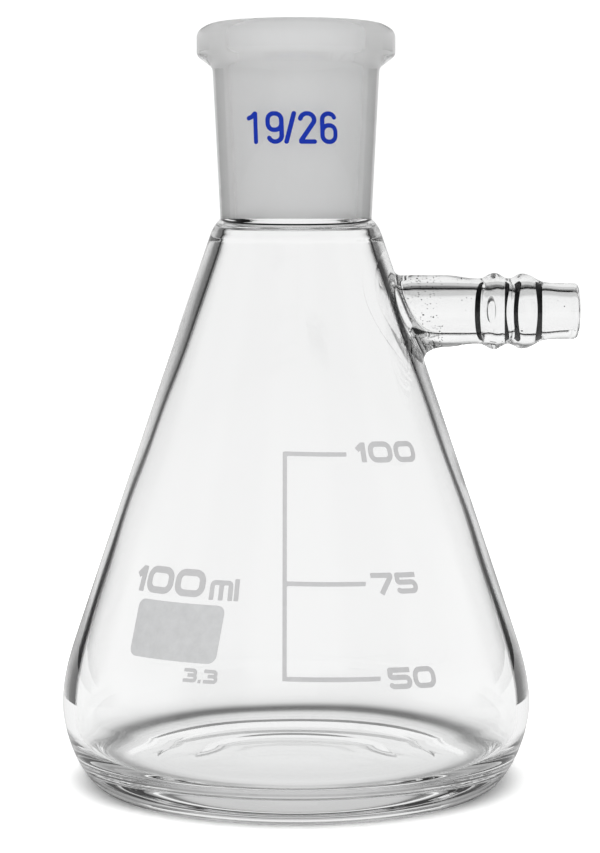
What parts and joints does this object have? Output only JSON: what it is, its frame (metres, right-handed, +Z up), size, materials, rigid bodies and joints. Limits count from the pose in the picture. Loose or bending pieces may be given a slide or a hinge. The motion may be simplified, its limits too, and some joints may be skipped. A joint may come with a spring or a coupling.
{
  "type": "filter flask",
  "caption": "Small conical filter flask in clear glass with a ground socket neck, a barbed hose side arm and a printed volume scale.",
  "frame": {"origin": "on the flask's vertical axis at the surface it stands on; the underside's shallow punt rises 0.6 mm above it there", "axes": "+Z up the axis towards the socket's mouth, +X along the side arm, -Y out through the printed scale"},
  "size_m": [0.0703, 0.064, 0.1034],
  "materials": {
    "clear_glass": "clear, fire polished",
    "ground_glass": "ground bore under a clear outer skin",
    "arm_glass": "clear, fire polished",
    "scale_enamel": "fired grey-white enamel",
    "spot_enamel": "fired grey-white enamel, matt"
  },
  "bodies": {
    "root": {"flask_body": "clear_glass", "ground_socket": "ground_glass", "side_arm": "arm_glass", "graduation_scale": "scale_enamel", "marking_spot": "spot_enamel"}
  },
  "joints": []
}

■ ■ ■

→ **SET PROBLEM**
Word for word, restate all of the data shown above.

→ **EXERCISE OUTPUT**
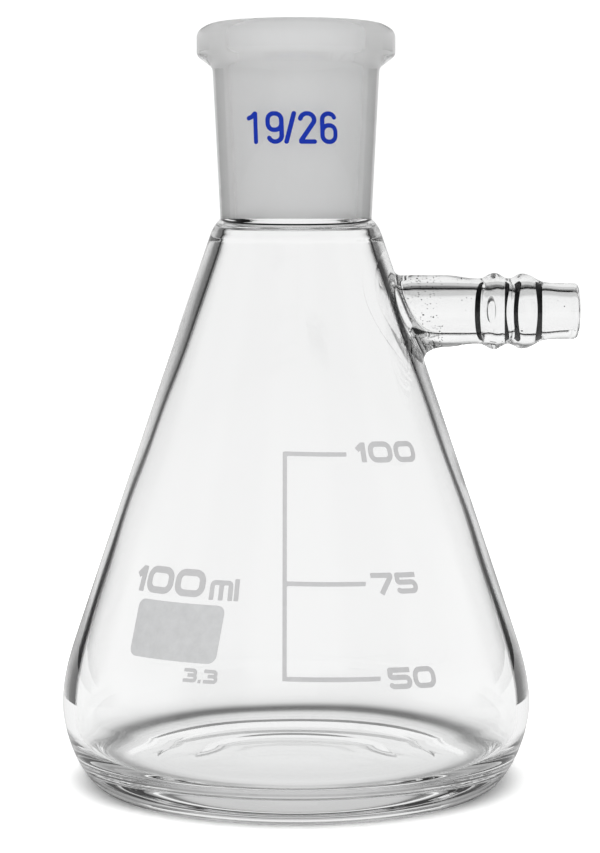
What parts and joints does this object have? Output only JSON: what it is, its frame (metres, right-handed, +Z up), size, materials, rigid bodies and joints. Limits count from the pose in the picture. Loose or bending pieces may be given a slide or a hinge. The motion may be simplified, its limits too, and some joints may be skipped. A joint may come with a spring or a coupling.
{
  "type": "filter flask",
  "caption": "Small conical filter flask in clear glass with a ground socket neck, a barbed hose side arm and a printed volume scale.",
  "frame": {"origin": "on the flask's vertical axis at the surface it stands on; the underside's shallow punt rises 0.6 mm above it there", "axes": "+Z up the axis towards the socket's mouth, +X along the side arm, -Y out through the printed scale"},
  "size_m": [0.0703, 0.064, 0.1034],
  "materials": {
    "clear_glass": "clear, fire polished",
    "ground_glass": "ground bore under a clear outer skin",
    "arm_glass": "clear, fire polished",
    "scale_enamel": "fired grey-white enamel",
    "spot_enamel": "fired grey-white enamel, matt"
  },
  "bodies": {
    "root": {"flask_body": "clear_glass", "ground_socket": "ground_glass", "side_arm": "arm_glass", "graduation_scale": "scale_enamel", "marking_spot": "spot_enamel"}
  },
  "joints": []
}